A Few Things I Noticed About the Washington Coast

Comments

1
that's not the whole coast; it's cliffy (and gorgeous) in ONP. plus you were there when it was sunny. try it in the gloom, and you'll see why its not gentrified.

also native reservations: la push is semi-decent and has lodging, but taholah and neah bay are pretty depressing and off-putting to many (meaning old white people with money). which is probably how the residents want it.
3
You realize we also have the longest, non-road paralleling/accessible stretch of beautiful, rugged, and rocky coast in the entire continental USA, right? What you did would be like judging all of California's beaches on some crowded, trashy beach in LA County.
4
Interestingly, Copalis Beach is also recognized as a State Airport. It's fully legal to use that stretch of beach as a landing strip for small airplanes. it is also legal to drive on and to do razor clam digging along that beach . . . just watch out for airplanes!
5
Kathleen; A group of us have been going to a resort a dozen miles north of Ocean Shores for years. One section of the beach is closed to cars. We've walked it dozens of times. This year it shocked me that it was so barren. The beach had all the things you mentioned: Kelp, shells, jellyfish, etc. This year nearly nothing except several dead seabirds of the same species in a one mile stretch. Apparently they're starving to death. Much of this is likely the result of 'the Blob', a huge area of very hot water off the coast stretching from southern Oregon to beyond the northern tip of Vancouver Island. The warm surface water is killing fish due to lack of mixing. This prevents the water from getting oxygen. In addition the warm water causes diseases to proliferate.
6
"I wonder how much longer it’ll stay that way."
Well, considering that the entire coast line, flat as it is, can be wiped out in about 15 minutes by tsunami, I suspect that anyone with money isn't going to invest in a sure loss.
Another difference is that California is basically BUILT on the coastline, whereas all our urban-splendor is pretty far inland. Additionally, the timber companies own a lot of the land out their for their trees-crops. They'd be none too happy to have a bunch of yuppies out there in B'n'B's.
IMHO.
7
@2: "We'll pay for them using the taxes of the patriotic rural folk"
HA HA HA HA HA HA HA HA HA. Have you noticed how it's King County (and a few other Dem-leaning areas) who actually pay the bills of the rural, Rep-leaning counties? Well, NOTICE. And it's the same picture if you look at where federal tax revenues come from and where they go!
You lot sure love to complain about your tax ₯₪££₳₽$ going to other people, but you're perfectly happy to leech off the big cities' prosperity (for they are the true centers of civilization).
9
Washington beaches are cold, grey, blank, and ugly. No many people want to be there.
10
Kathleen et al., try Ozette, Cape Alava, Shi, Shi, Cape Flattery.... Oh wait. You are right, just stick with Ocean Shores or better yet, the Oregon Coast. You are right it's a nightmare, solitary, blank space with a Sasquatch or two, and everything #9 said. Definitely a place to stay away.
11
When you say "Northern California" what exactly do you mean... San Francisco maybe ? (Humboldt Native here)
12
Also a Nothern CA native, and our first trip to the WA coast felt very much the same - especially the lack of super-expensive properties. And the beach-driving. Since then we've explored other spots mentioned above. This place is mind-blowing. Stark, diverse and pristine. (Sorry to expose your secrets, natives). One thing missing up here though are those damned magical coast redwoods.
13
@12:

You do have to go a bit inland to experience our native Old Growth timber, but a day trip to the Hoh Rain Forest can easily be combined with walks on some of the more rugged and less accessible shoreline on the Northern Peninsula (cit ref: @10).
14
How much do you make, Kathleen, to write this? With your skills, you could visit NYC and then write an article about how people eat hot dogs from street vendors. Or visit NO and write how they have jazz clubs where just anyone can go.
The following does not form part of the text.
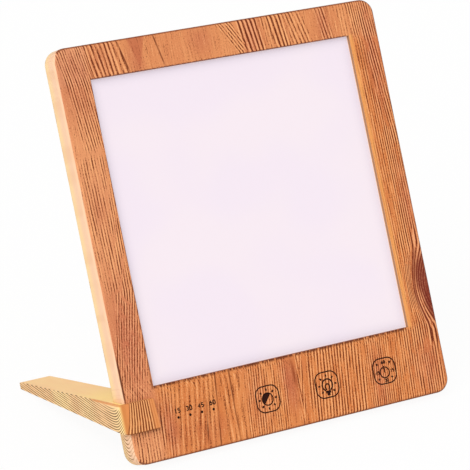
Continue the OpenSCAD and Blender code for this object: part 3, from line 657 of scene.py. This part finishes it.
# %% Who wears what
# base colour, second colour, roughness, grit, and the shine where it isn't the usual 0.5
FINISHES = {
    # dull brown rubber, lost in the shadow under the lamp
    "moulded_silicone_rubber": (("#8a6446", "#7c583c", 0.7, 0.5), ["base_pads", "stand_foot_pad",
                                                                  "stand_grip_pads"]),
    # the soft sheen of a fine mould texture
    "black_moulded_abs": (("#1c1b1d", "#262527", 0.45, 0.4), ["dc_jack", "indicator_shroud"]),
    # tinted resin, nearly black while its LED is off
    "smoked_light_pipe": (("#1d0b07", "#170805", 0.4, 0.3, 0.1), ["indicator_light_pipes"]),
    # a warm metal, close to a mirror
    "nickel_plated_pin": (("#cfc9bb", "#bdb7aa", 0.25, 0.2), ["dc_jack_pin"]),
    # a cool metal, slightly clouded
    "zinc_plated_steel": (("#a9abae", "#96989c", 0.35, 0.3), ["cover_screws", "tray_screws",
                                                             "board_screws"]),
    # polished, with the sharpest highlights of all
    "clear_cast_acrylic": (("#dfe8ec", "#d3dee4", 0.12, 1.0), ["light_guide_plate"]),
    # plain white with hardly any sheen
    "white_reflector_film": (("#f2f2f2", "#e9e9ea", 0.6, 0.4), ["reflector_sheet"]),
    # light grey metal with a soft sheen from the rollers
    "mill_finish_aluminium": (("#c9cbce", "#babdc1", 0.35, 0.2), ["back_plate"]),
    # green lacquer that looks wet
    "green_solder_mask": (("#1f6b3f", "#195c36", 0.35, 0.5), ["control_board", "led_bar_left",
                                                             "led_bar_right"]),
    # pale yellow phosphor under clear silicone
    "phosphor_led_package": (("#f5e6a8", "#efe0b0", 0.4, 0.3), ["leds_left", "leds_right",
                                                               "indicator_leds"]),
    # dark and dull, like slate
    "moulded_epoxy_chip": (("#242426", "#1d1d1f", 0.6, 0.2), ["microcontroller", "led_driver"]),
    # a dark, chalky ceramic
    "ferrite_core": (("#3b3b3e", "#323235", 0.7, 0.3), ["inductor"]),
    # bright aluminium, smoother than the plate
    "drawn_capacitor_can": (("#c4c6ca", "#b3b6bb", 0.3, 0.2), ["smoothing_capacitors"]),
    # the dullest of all, because its cells trap light
    "conductive_foam": (("#3a3a3f", "#2e2e33", 0.9, 0.6), ["brightness_touch_pad",
                                                          "power_touch_pad", "timer_touch_pad"]),
    # off-white and a little waxy
    "moulded_nylon_plug": (("#ece8dc", "#e2ddcf", 0.5, 0.4), ["led_connectors"]),
    # a smooth skin with a slight shine
    "red_pvc_sheath": (("#b02f2f", "#9e2828", 0.4, 0.5), ["led_leads_left", "led_leads_right"]),
}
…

Actually, I think I'll visit Northern Cal and write about how gentrified the beach has become. I'm sure I'll get paid at least as well as Kathleen.
15
Seriously, I normally try to refrain from bashing Slog content... But what the hell kind of blog/news item is this? I spend a little time on the Washington coast, and there's extensive stuff to actually look into for a journalist/blogger. Wtf.
16
You went to a place and wrote up your thoughts, and you should feel bad.
17
YOUR PLACE DIFFERENT ME PLACE. IT OK I GUESS. IT NOT AS GOOD AS ME PLACE.
18
By reading this one item, I learned that The Slog is nothing but a carnival of inappropriate generalizations.
19
"......I saw someone trying to do doughnuts in the sand. It’s a total free-for-all. And this is legal. This just doesn’t seem right."
No, this is not legal! At every beach approach, there is signage stating the rules. Driving on Washington beaches, is considered the same as a state highway and there is a 25mph speed limit.